Charleroi: une prostituée disculpe son proxénète devant le tribunal

Durant trois ans, Ninel est suspecté d’avoir forcé sa compagne à se prostituer et d’avoir profité de la situation aux dépens de cette dernière.

l.c.
 Les déclarations sont changeantes mais le parquet n’est pas convaincu.
Les déclarations sont changeantes mais le parquet n’est pas convaincu. ©Belga 

Le 14 octobre 2020, les services de secours du 101 reçoivent un appel pris très au sérieux. Au bout du fil, Daniela prétend avoir subi des coups de la part de Ninel. La jeune femme originaire de Roumanie va encore plus loin et accable son compagnon. "Elle confirme que depuis 2011, elle se prostitue pour subvenir aux besoins de sa famille restée en Roumanie. En 2017, elle a commencé à se mettre en couple avec le prévenu, qui l’a obligé à se prostituer et à remettre l’argent de son travail. Elle a peur de le quitter, car la famille en Roumanie est menacée", lance le substitut Henry en guise de contexte.

De Saint-Symphorien à Charleroi, la jeune femme écume de nombreux appartements pour ses activités. Mécontent, Ninel aurait le jour des faits asséné une pluie de coups de poing et de pied à la jeune femme, quand il a appris que cette dernière avait l’intention de le quitter et qu’elle venait d’envoyer de l’argent à sa famille restée au pays. "Elle affirme également que le prévenu a commis une tentative d’extorsion en lui laissant un ou deux jours maximum pour payer le loyer d’un appartement de 2 000 €. Elle dépose aussi un certificat médical, attestant d’une incapacité de travail de six semaines en raison d’une fracture aux côtes."

Le 25 juillet dernier, Ninel est finalement localisé en Allemagne et remis aux autorités judiciaires belges deux mois plus tard.

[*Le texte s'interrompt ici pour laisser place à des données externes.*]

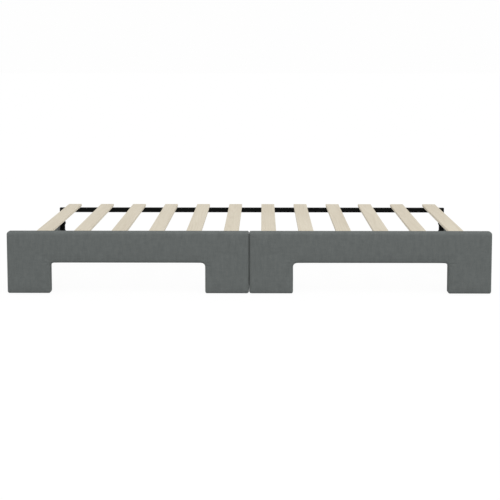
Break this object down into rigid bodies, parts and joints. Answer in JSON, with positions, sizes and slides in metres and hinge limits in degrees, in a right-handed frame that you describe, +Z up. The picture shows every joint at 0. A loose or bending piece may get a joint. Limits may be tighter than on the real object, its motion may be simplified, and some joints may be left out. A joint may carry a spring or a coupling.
{
  "type": "trundle daybed",
  "caption": "Low roll-out bed frame of a daybed: grey upholstered front with two drawer cut-outs, wooden slats on steel rails, rear posts and castors.",
  "frame": {"origin": "centre of the footprint, on the floor", "axes": "+X to the right seen from the front, -Y to the front, +Z up"},
  "size_m": [2, 0.942, 0.259],
  "materials": {
    "grey_fabric": "dark grey woven upholstery",
    "dust_cover": "black non-woven",
    "core_board": "raw board",
    "slat_wood": "pale sanded wood",
    "black_steel": "black powder coat",
    "black_bolt": "black",
    "plated_steel": "zinc plated",
    "wheel_nylon": "black nylon",
    "cap_plastic": "black nylon"
  },
  "bodies": {
    "frame": {"bracket_screws": "plated_steel", "castor_axles": "plated_steel", "castor_bolts": "plated_steel", "castor_bracket_front_left_inner": "black_steel", "castor_bracket_front_left_outer": "black_steel", "castor_bracket_front_right_inner": "black_steel", "castor_bracket_front_right_outer": "black_steel", "castor_fork_front_left_inner": "plated_steel", "castor_fork_front_left_outer": "plated_steel", "castor_fork_front_right_inner": "plated_steel", "castor_fork_front_right_outer": "plated_steel", "castor_fork_rear_left": "plated_steel", "castor_fork_rear_right": "plated_steel", "corner_bracket_left": "black_steel", "corner_bracket_right": "black_steel", "front_backing_left": "dust_cover", "front_backing_right": "dust_cover", "front_core_left": "core_board", "front_core_right": "core_board", "front_cover_left": "grey_fabric", "front_cover_right": "grey_fabric", "front_rail_left": "black_steel", "front_rail_right": "black_steel", "front_rail_screws": "black_bolt", "front_rail_splice": "plated_steel", "post_plugs": "cap_plastic", "rail_end_bolts": "black_bolt", "rail_end_caps": "cap_plastic", "rear_post_left": "black_steel", "rear_post_right": "black_steel", "rear_rail_left": "black_steel", "rear_rail_right": "black_steel", "rear_rail_splice": "plated_steel", "seam_plate_lower": "black_steel", "seam_plate_upper": "black_steel", "side_bolts": "black_bolt", "side_core_left": "core_board", "side_core_right": "core_board", "side_cover_left": "grey_fabric", "side_cover_right": "grey_fabric", "slat_01": "slat_wood", "slat_02": "slat_wood", "slat_03": "slat_wood", "slat_04": "slat_wood", "slat_05": "slat_wood", "slat_06": "slat_wood", "slat_07": "slat_wood", "slat_08": "slat_wood", "slat_09": "slat_wood", "slat_10": "slat_wood", "slat_11": "slat_wood", "slat_12": "slat_wood", "slat_screws": "plated_steel", "splice_screws": "black_bolt"},
    "wheel_front_left_outer": {"castor_wheel_front_left_outer": "wheel_nylon"},
    "wheel_front_left_inner": {"castor_wheel_front_left_inner": "wheel_nylon"},
    "wheel_front_right_inner": {"castor_wheel_front_right_inner": "wheel_nylon"},
    "wheel_front_right_outer": {"castor_wheel_front_right_outer": "wheel_nylon"},
    "wheel_rear_left": {"castor_wheel_rear_left": "wheel_nylon"},
    "wheel_rear_right": {"castor_wheel_rear_right": "wheel_nylon"}
  },
  "joints": [
    {"name": "roll_front_left_outer", "type": "hinge", "parent": "frame", "child": "wheel_front_left_outer", "pos_m": [-0.9, -0.397, 0.025], "axis": [1, 0, 0], "continuous": true},
    {"name": "roll_front_left_inner", "type": "hinge", "parent": "frame", "child": "wheel_front_left_inner", "pos_m": [-0.1, -0.397, 0.025], "axis": [1, 0, 0], "continuous": true},
    {"name": "roll_front_right_inner", "type": "hinge", "parent": "frame", "child": "wheel_front_right_inner", "pos_m": [0.1, -0.397, 0.025], "axis": [1, 0, 0], "continuous": true},
    {"name": "roll_front_right_outer", "type": "hinge", "parent": "frame", "child": "wheel_front_right_outer", "pos_m": [0.9, -0.397, 0.025], "axis": [1, 0, 0], "continuous": true},
    {"name": "roll_rear_left", "type": "hinge", "parent": "frame", "child": "wheel_rear_left", "pos_m": [-0.965, 0.43, 0.025], "axis": [1, 0, 0], "continuous": true},
    {"name": "roll_rear_right", "type": "hinge", "parent": "frame", "child": "wheel_rear_right", "pos_m": [0.965, 0.43, 0.025], "axis": [1, 0, 0], "continuous": true}
  ]
}
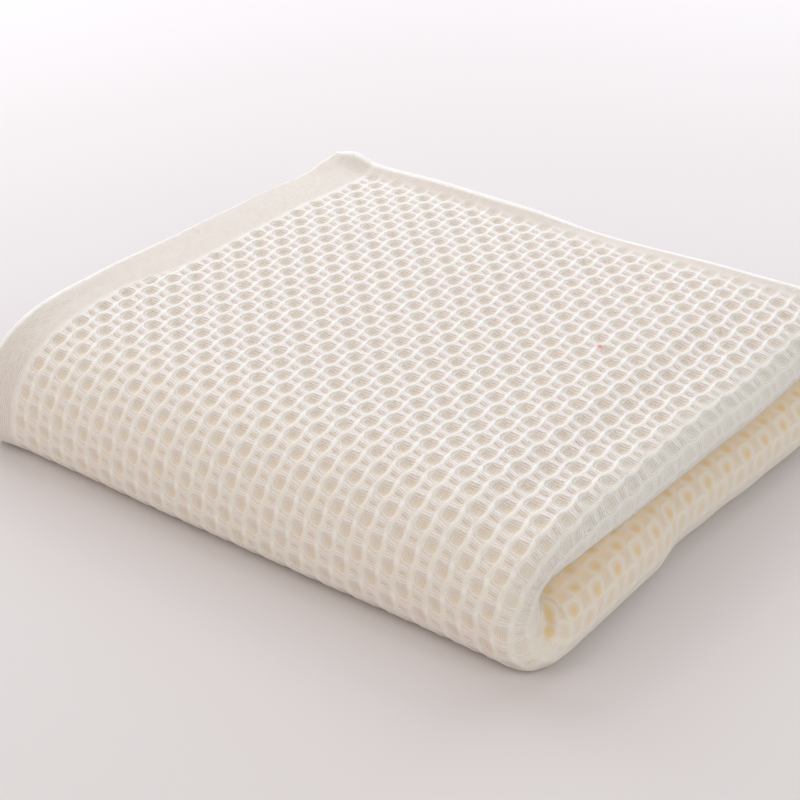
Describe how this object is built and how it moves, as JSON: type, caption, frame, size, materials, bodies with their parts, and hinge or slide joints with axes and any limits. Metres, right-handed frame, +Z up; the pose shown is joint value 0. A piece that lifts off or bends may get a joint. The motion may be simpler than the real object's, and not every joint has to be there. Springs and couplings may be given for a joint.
{
  "type": "hand towel",
  "caption": "Off-white honeycomb-weave cotton hand towel, folded to a flat packet with a round front fold, side noses at one end and smooth hems at the other.",
  "frame": {"origin": "on the surface that the towel lies on, under the middle of its bounding box", "axes": "+X along the front fold, from the hems to the side noses, +Y from the front fold to the selvedges at the back, +Z up"},
  "size_m": [0.1928, 0.1708, 0.0363],
  "materials": {
    "cotton": "matt honeycomb-weave cotton, off-white"
  },
  "bodies": {
    "root": {"towel": "cotton"}
  },
  "joints": []
}
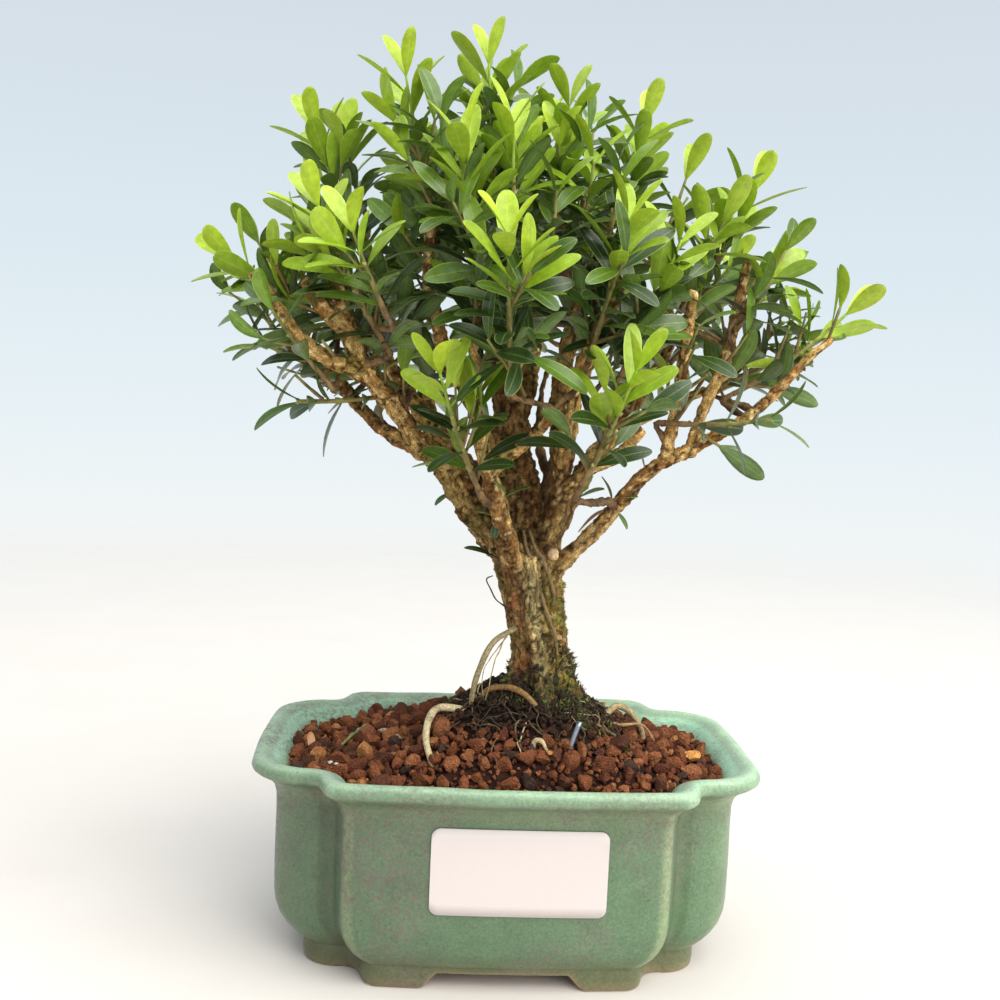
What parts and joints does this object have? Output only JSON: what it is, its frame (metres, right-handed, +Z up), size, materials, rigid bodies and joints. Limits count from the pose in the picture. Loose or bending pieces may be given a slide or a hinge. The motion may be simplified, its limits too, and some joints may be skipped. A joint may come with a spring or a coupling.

Poursuivi pour proxénétisme, traite des êtres humains, coups et blessures et tentative d’extorsion, le trentenaire nie les accusations formulées par sa désormais ex-compagne. Durant la relation, il jure au contraire avoir demandé à sa compagne d’arrêter ses activités. Il précise que l’argent de la prostitution revenait uniquement à Daniela. "Mutuellement, comme dans tout couple, on s’est avancé de l’argent. Mais je ne l’ai jamais forcée à se prostituer", affirme l’homme détenu.

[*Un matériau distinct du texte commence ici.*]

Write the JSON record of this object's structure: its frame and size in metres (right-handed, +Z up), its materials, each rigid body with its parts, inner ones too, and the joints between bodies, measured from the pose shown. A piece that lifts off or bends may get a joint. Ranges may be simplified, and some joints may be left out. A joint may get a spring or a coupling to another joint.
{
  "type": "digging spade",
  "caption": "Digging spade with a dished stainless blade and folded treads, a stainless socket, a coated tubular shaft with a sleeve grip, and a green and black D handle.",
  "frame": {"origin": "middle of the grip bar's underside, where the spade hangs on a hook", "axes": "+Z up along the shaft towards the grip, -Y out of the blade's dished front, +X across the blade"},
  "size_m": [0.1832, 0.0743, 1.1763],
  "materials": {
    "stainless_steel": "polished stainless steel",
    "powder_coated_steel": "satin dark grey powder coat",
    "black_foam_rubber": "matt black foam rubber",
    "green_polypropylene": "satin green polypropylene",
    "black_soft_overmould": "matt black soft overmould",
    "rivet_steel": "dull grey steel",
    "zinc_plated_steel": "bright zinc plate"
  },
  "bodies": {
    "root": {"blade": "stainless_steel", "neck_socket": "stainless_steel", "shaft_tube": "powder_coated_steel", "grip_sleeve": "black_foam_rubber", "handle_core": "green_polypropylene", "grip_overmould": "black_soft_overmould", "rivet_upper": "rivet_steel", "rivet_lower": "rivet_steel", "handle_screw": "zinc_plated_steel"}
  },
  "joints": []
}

Et surprise, au moment de prendre la parole pour son dommage, Daniela confirme les propos tenus par Ninel avec un "tout ce qu’il a dit est vrai." Peur de représailles, menaces, ou simple vérité ? Difficile à dire. La jeune femme, qui avait déjà écrit un courriel à la police pour retirer sa plainte, persévère et explique au tribunal avoir dénoncé son compagnon "par vengeance". "Je voulais lui faire du mal en raison de ma jalousie. Mes copines du milieu m’avaient conseillé de déclarer qu’il m’exploitait. Après 48 heures, je me suis rendu compte que ce n’était pas bien ce que j’avais fait. Je voyais noir, je ne voyais plus rien. Les coups constatés sur moi proviennent en réalité d’une bagarre de rue."

Protéger le prévenu

Face à ses déclarations, le parquet n’est pas dupe et confirme la culpabilité de Ninel. "Les déclarations sont effectivement changeantes, mais elle ne fait ça que dans l’unique but de protéger le prévenu. Ce serait faux de dire que le prévenu n’intervenait pas dans la prostitution de la victime", souligne le substitut Henry en s’appuyant sur l’antécédent judiciaire de Ninel, condamné en 2012 en Espagne pour des faits similaires.

Du côté de la défense, un acquittement est plaidé pour Ninel. Même si ce dernier "a le look d’un mac", ce n’est pas pour autant qu’il en est un, insiste M Stephan Jans. Jugement dans deux semaines.